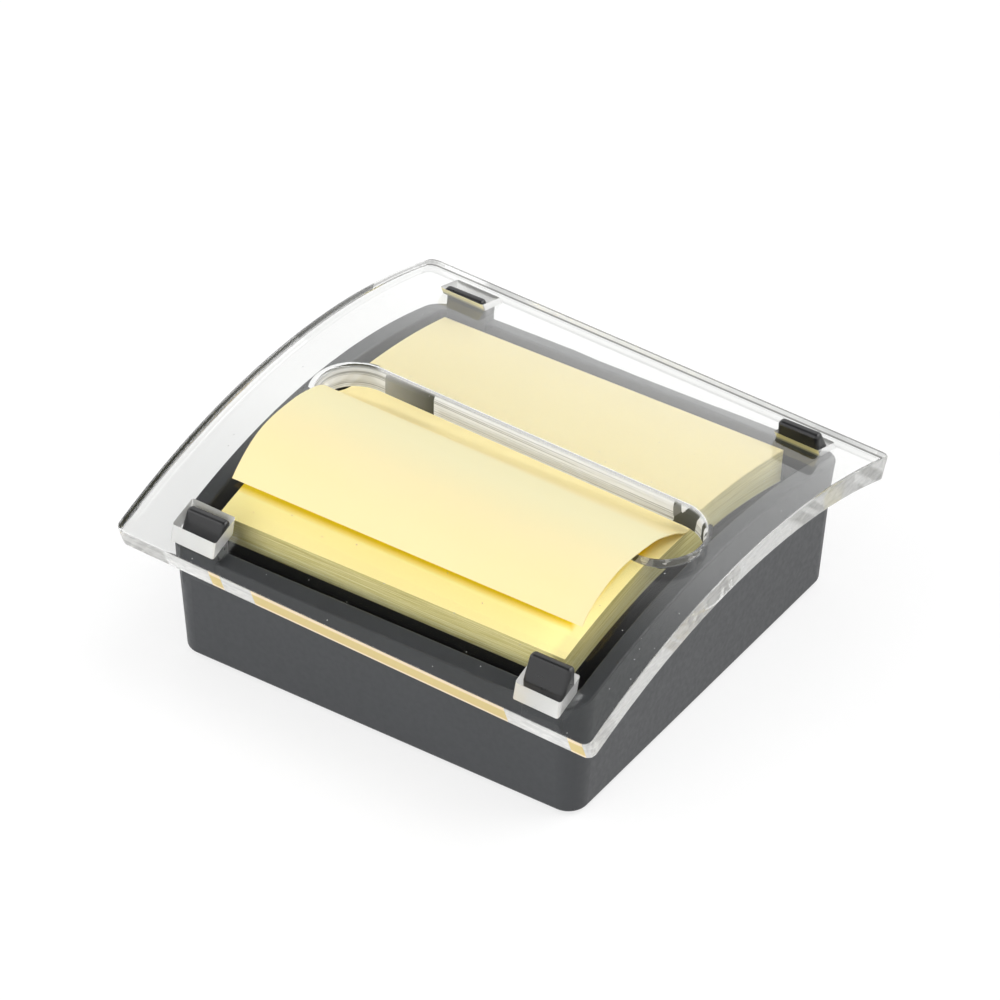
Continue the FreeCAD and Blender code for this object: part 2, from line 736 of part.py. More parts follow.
def place_in_quarter(body, number, across, along, level=None):
    """Moves a body to its quarter: 1 front left, 2 front right, 3 back right, 4 back left."""
    right, up = [(-1, -1), (1, -1), (1, 1), (-1, 1)][number - 1]
    tie(body, "Placement.Base.x", across, right)
    tie(body, "Placement.Base.y", along, up)
    if level:
        tie(body, "Placement.Base.z", level)


def build_screw(number):
    """A pan-head screw, head down, with a cross recess. Its own zero is the seat of its head."""
    body = new_body("cover_screw_%d" % number)
    tag = "_%d" % number
    head = new_sketch(body, "screw_head_outline" + tag)
    disc(head, "screw_head")
    head_pad = pad(body, head, "screw_head_tall")
    head_pad.Reversed = True
    doc.recompute()
    low = -size("screw_head_tall")
    fillet(body, "screw_head_round" + tag, lambda edge, middle: abs(middle.z - low) < size("near"),
           "screw_head_edge")

    shank = new_sketch(body, "screw_shank_outline" + tag)
    disc(shank, "screw_shank")
    pad(body, shank, "screw_length")

    for name, across, along in (("long", "screw_cross", "screw_cross_wide"),
                                ("short", "screw_cross_wide", "screw_cross")):
        recess = new_sketch(body, "screw_cross_" + name + tag, lift="screw_head_tall", sign=-1)
        rectangle(recess, across, along)
        pocket(body, recess, "screw_cross_deep", upward=True)
    place_in_quarter(body, number, "boss_x", "boss_y", "screw_seat")
    return body


def build_foot(number):
    """A rubber disc, stuck in its recess, with a rounded lower edge."""
    body = new_body("foot_%d" % number)
    outline = new_sketch(body, "foot_outline_%d" % number)
    disc(outline, "foot_width")
    pad(body, outline, "foot_thick")
    fillet(body, "foot_round_%d" % number, lambda edge, middle: abs(middle.z) < size("near"), "foot_edge")
    place_in_quarter(body, number, "foot_x", "foot_y")
    return body


# The whole dispenser

def check(parts):
    """Stops if anything in the document failed or a sub-part is not one sound solid."""
    for item in doc.Objects:
        if "Invalid" in item.State or "Error" in item.State:
            raise RuntimeError(item.Name + " failed: " + str(item.State))
    for part in parts:
        shape = part.Shape
        if shape.isNull() or not shape.isValid() or len(shape.Solids) != 1:
            raise RuntimeError(part.Label + " is not one sound solid")


fill_sheet()
PARTS = [build_base(), build_cover(), build_weight(), build_lid(), build_pad(), build_popped_note()]
for quarter in (1, 2, 3, 4):
    PARTS.append(build_screw(quarter))
    PARTS.append(build_foot(quarter))
doc.recompute()
check(PARTS)
for sub_part in PARTS:
    sub_part.Shape.exportStep("parts/" + sub_part.Label + ".step")
    print(sub_part.Label, round(sub_part.Shape.Volume, 1))
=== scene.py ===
"""Looks of the sticky note dispenser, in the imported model's frame. Metres."""

import math

import bpy
from mathutils import Matrix, Vector

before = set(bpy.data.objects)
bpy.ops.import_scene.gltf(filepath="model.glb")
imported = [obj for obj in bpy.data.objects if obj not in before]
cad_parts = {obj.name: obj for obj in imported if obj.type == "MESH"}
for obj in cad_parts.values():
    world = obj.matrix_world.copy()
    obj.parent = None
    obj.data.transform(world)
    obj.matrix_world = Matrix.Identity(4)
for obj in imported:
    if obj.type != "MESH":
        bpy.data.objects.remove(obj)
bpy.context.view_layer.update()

MM = 0.001

# Camera

IMAGE_SIZE = 1000
SENSOR = 36.0
CAMERA_AZIMUTH = 33.349
CAMERA_ELEVATION = 37.396
CAMERA_ROLL = 0.633
CAMERA_DISTANCE = 1192.6 * MM
CAMERA_FOCUS_PIXELS = 6458.8
CAMERA_TARGET = Vector((1.947, -5.228, 30.648)) * MM
CAMERA_NEAREST = 0.05
CAMERA_FARTHEST = 20

# Lamps: place, aim, width, height, watts, and whether gloss mirrors them

LAMPS = {
    "key": ((0.9, 0.9, 1.5), (0, 0, 0.02), 1.2, 1.2, 17, True),
    "fill": ((-1.2, -0.8, 1.0), (0, 0, 0.02), 1.0, 1.0, 5, True),
    "front": ((-0.3, -1.5, 0.45), (0, 0, 0.03), 1.2, 0.5, 12, False),
}

# Surround: its strength for scattered light, and what gloss sees low down and overhead

WORLD_LIGHT = 0.68
WORLD_WHITE = 1.45
WORLD_DIM = 0.05
WORLD_WHITE_BELOW = 0.68
WORLD_DIM_ABOVE = 0.92

# Floor: its tone for scattered light, and the lit and the own share of what is seen straight

FLOOR_SIZE = 8
FLOOR_TONE = 0.82
FLOOR_LIT = 0.28
FLOOR_GLOW = 0.72

# The arch that the rim, the pad and the lid share

ARCH_CENTRE = -105.25 * MM
RIM_RADIUS = 137.15 * MM

# Base: heights from the rim where the pegs begin, and the half sizes of the well; pegs and well are painted
# darker as painted shade

PEG_BEGINS = 0.3 * MM
PEG_FULL = 0.8 * MM
WELL_TOP = -0.6 * MM
WELL_HALF_WIDTH = 43.0 * MM
WELL_HALF_DEPTH = 42.5 * MM

# The height of the finest relief

FINE_RELIEF = 0.01 * MM

# Lid: its lean over the arch, its thickness and its regions

LID_RISE = 1.7 * MM
LID_SLOPE = -0.0367
LID_THICK = 4.85 * MM
LID_HALF = 49.0 * MM
LID_LEFT = -46.0 * MM
LID_BACK = 45.0 * MM
FAR_SIDE_SOFT = 3.0 * MM
SLOT_END = 33.0 * MM
WINDOW_INNER = 28.0 * MM
DEEP_RAY = 4.5

# Lid: the share of a normal along Y on a wall across it, and along the arch's radius off the cut edges

TURNED = 0.6
OFF_THE_EDGES = (0.6, 0.9)

# Lid: how milky its cut edges are, where the front one carries a painted tan reflection of the notes, and
# where the back windows carry a painted yellow reflection of the pad

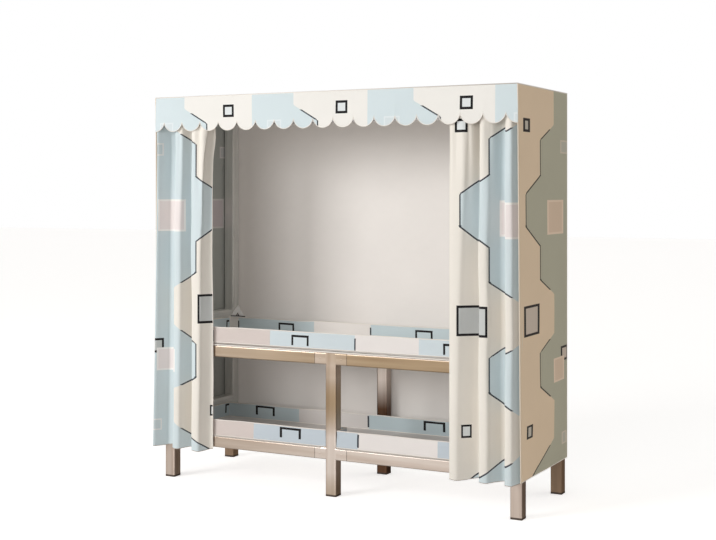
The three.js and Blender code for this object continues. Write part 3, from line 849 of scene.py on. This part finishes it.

What is being asked:
Scan the material above. Extract every line in which the word "this" occurs.

Correct answer:
Continue the FreeCAD and Blender code for this object: part 2, from line 736 of part.py. More parts follow.
The three.js and Blender code for this object continues. Write part 3, from line 849 of scene.py on. This part finishes it.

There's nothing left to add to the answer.